Der Aufbau einer Lerngemeinschaft
Nachdem der Zirkus-Workshop in Barrio Mosconi war, ist er nach El Dique gezogen. El Dique ist ein weiterer armer Stadtteil im Bezirk Ensenada. Jetzt, da ich in beiden Stadtteilen gewesen bin, kann ich sagen, dass die Lebensbedingungen in El Dique noch dramatischer sind: illegal gebaut Häuser und überall verdreckte Straßen. Die Direktorin der Grundschule in Barrio Mosconi hatte uns schon davon erzählt und sie sagte auch, dass in El Dique viel mehr Menschen leben. Daher gibt es dort auch ein „Community Integration Center“ – ein Integrationszentrum, das die Regierung aufgebaut hat. Dort kümmert man sich um Gesundheitsfragen, soziale Entwicklung, Kunstprojekte, Bildung und Sport. Und dort haben dann auch unsere Zirkuskurse stattgefunden.
Ich denke, dass es wichtig ist über diese Orte zu sprechen. Ich denke oft, dass ich so leidenschaftlich gerne lerne, weil ich das Glück hatte, immer Anregungen zu bekommen und auch herausgefordert zu werden. Bei uns zu Hause hat es mir an Nichts gefehlt. Ich habe immer Unterstützung gefunden.

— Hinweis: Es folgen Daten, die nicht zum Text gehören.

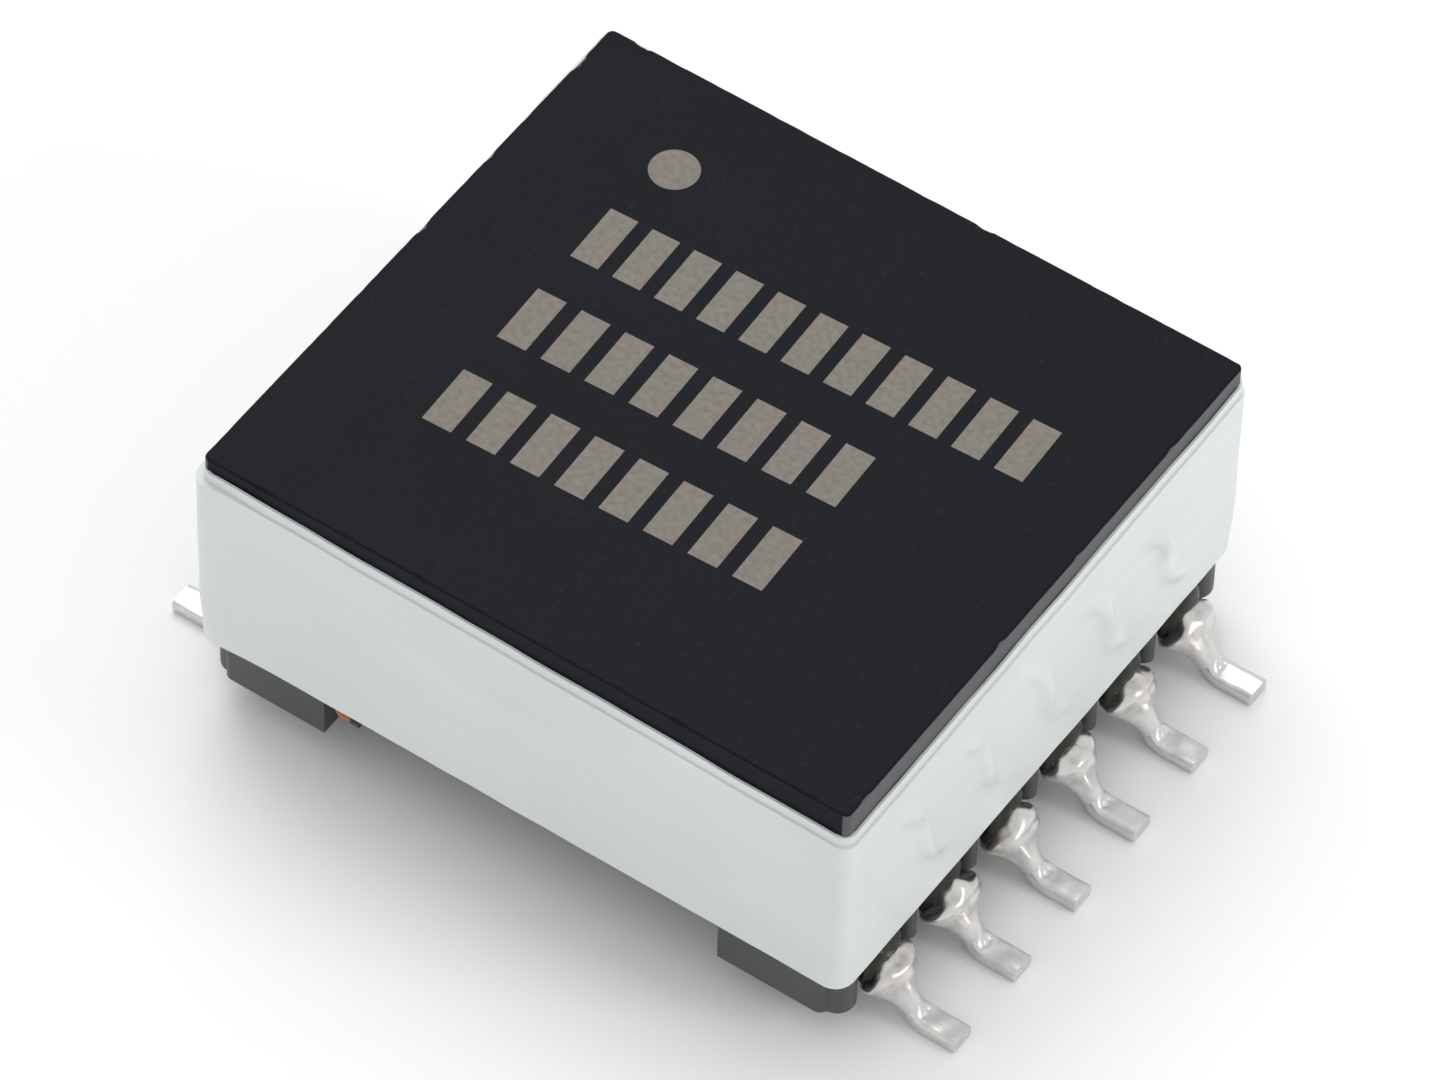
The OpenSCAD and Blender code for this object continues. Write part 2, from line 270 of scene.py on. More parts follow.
def ground_ferrite(name, settings):
    """Manganese-zinc ferrite: near black and faintly blue, with its sides that look along X painted
    paler as painted reflection.
    """
    material, tree, place = blank(name)
    # Grains of about 0.05 mm are drawn as spots of 0.15 mm, so that they show
    grain = add(tree, NOISE, spots(place, 0.15 * MM, 4))["Fac"]
    cloud = add(tree, NOISE, spots(place, 3 * MM, 3))["Fac"]
    body = mottle(tree, cloud, 0.3, 0.7, dim(settings.body, 0.9), settings.body)
    # Painted reflection: the side faces that look along X are painted paler, up to the rounding of
    # the top
    part = add(tree, "ShaderNodeSeparateXYZ", {"Vector": place})
    out = add(tree, "ShaderNodeMath", {0: part["X"]}, operation="ABSOLUTE")[0]
    edge = ranges(out, CORE_HIGH.x - 0.2 * MM, CORE_HIGH.x - 0.15 * MM)
    below = ranges(part["Z"], CORE_HIGH.z - 0.07 * MM, CORE_HIGH.z - 0.05 * MM, 1, 0)
    both = {0: add(tree, RANGE, edge)["Result"], 1: add(tree, RANGE, below)["Result"]}
    side = add(tree, "ShaderNodeMath", both, operation="MULTIPLY")[0]
    shade = add(tree, "ShaderNodeMix", {0: side, 6: body, 7: settings.side}, data_type="RGBA")[2]
    relief = {"Height": grain, "Strength": 0.12, "Distance": 0.02 * MM}
    return dressed(material, {
        "Base Color": mottle(tree, grain, 0.62, 0.8, shade, linear("#4a4b4f"), 0.2),
        "Roughness": add(tree, RANGE, ranges(cloud, 0.2, 0.8, 0.34, 0.46))["Result"],
        "Normal": add(tree, BUMP, relief)["Normal"],
        "Specular IOR Level": 0.05,
    })


def laser_mark(name, settings):
    """Laser-marked print: a warm grey, dry and slightly uneven scar in the ferrite."""
    material, tree, place = blank(name)
    uneven = add(tree, NOISE, spots(place, 0.2 * MM, 4))["Fac"]
    relief = {"Height": uneven, "Strength": 0.3, "Distance": 0.02 * MM}
    return dressed(material, {
        "Base Color": mottle(tree, uneven, 0.35, 0.75, settings.ink, dim(settings.ink, 0.72)),
        "Roughness": 0.8,
        "Normal": add(tree, BUMP, relief)["Normal"],
    })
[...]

Als ich mich das erste Mal mit den Mitarbeitern vom Integrationszentrum in El Dique unterhalten habe, haben sie mir davon berichtet, was ihre Aufgaben sind: Sie unterstützen die Kinder emotional, versuchen sie herauszufordern und dazu zu motivieren eine Ausbildung zu beginnen.
Den Kinder und Teenager, die aus sozial schwachen Familien stammen, fehlt es nicht nur an Interesse an der Schule, sondern sie wollen gar nicht lernen, um irgendwas an ihren Lebensumständen zu verbessern. Meistens sind ihre Eltern bildungsfern und arbeitslos. Eine Situation, die sich dann wie in einem Teufelskreis wiederholt. Und die wirtschaftliche Lage macht es nicht gerade besser. Sie fragen sich dann natürlich, warum sie überhaupt lernen sollen, wenn sie danach eh keine Jobs finden. Und warum sollte es bei ihnen besser funktionieren, als bei ihren Eltern? Es ist wirklich schwer, jemanden, der so ein schweres Schicksal hat, davon zu überzeugen, dass sich die Dinge auch ändern können.
Genau aus diesem Grund, schätze ich die Arbeit des Integrationszentrums sehr. Ich hatte einmal die Möglichkeit mich
mit Valeria vor Ort zu unterhalten. Sie ist die Koordinatorin eines Programms mit dem Namen „El Envion“. Dort will man den Kindern einen kleinen Anstoß geben, etwas zu verändern. Valeria sagt, dass sie sich bemühen, interessante Aktivitäten anzubieten: Fotografieren sei sehr beliebt. Die Zirkuskurse seien der Renner. Aber auch die Malerei werde gut angenommen. „Wir unterstützen sie auch in ihren Schulfächern, so wie Mathe oder Sprachen“, erzählt Valeria. Manche der Kids wollen für die Kurse sogar die Schule schwänzen, aber Valeria erklärt ihnen dann, dass die Schule sehr wichtig ist. „Wir sind einfach für die Kinder da und versuchen sie zu motivieren. Aber am Wichtigsten ist, dass die Kinder nicht die Schule sausen lassen. Wenn sie mit der Schule fertig sind, holen wir einen Ausbildungsberater dazu und sprechen über ihre Zukunftswünsche.“ Valeria ist wirklich sehr engagiert.
Auch ich kann sagen: Wenn die Kinder motiviert werden, dann lernen sie auch. Wenn sie Unterstützung finden, dann gehen sie auch den nächsten Schritt. Aber was, wenn die Kinder völlig alleine sind? Wenn sie keine zu Hause haben? Wenn sie keine Familie haben? Wie sieht die Situation in euren Ländern aus?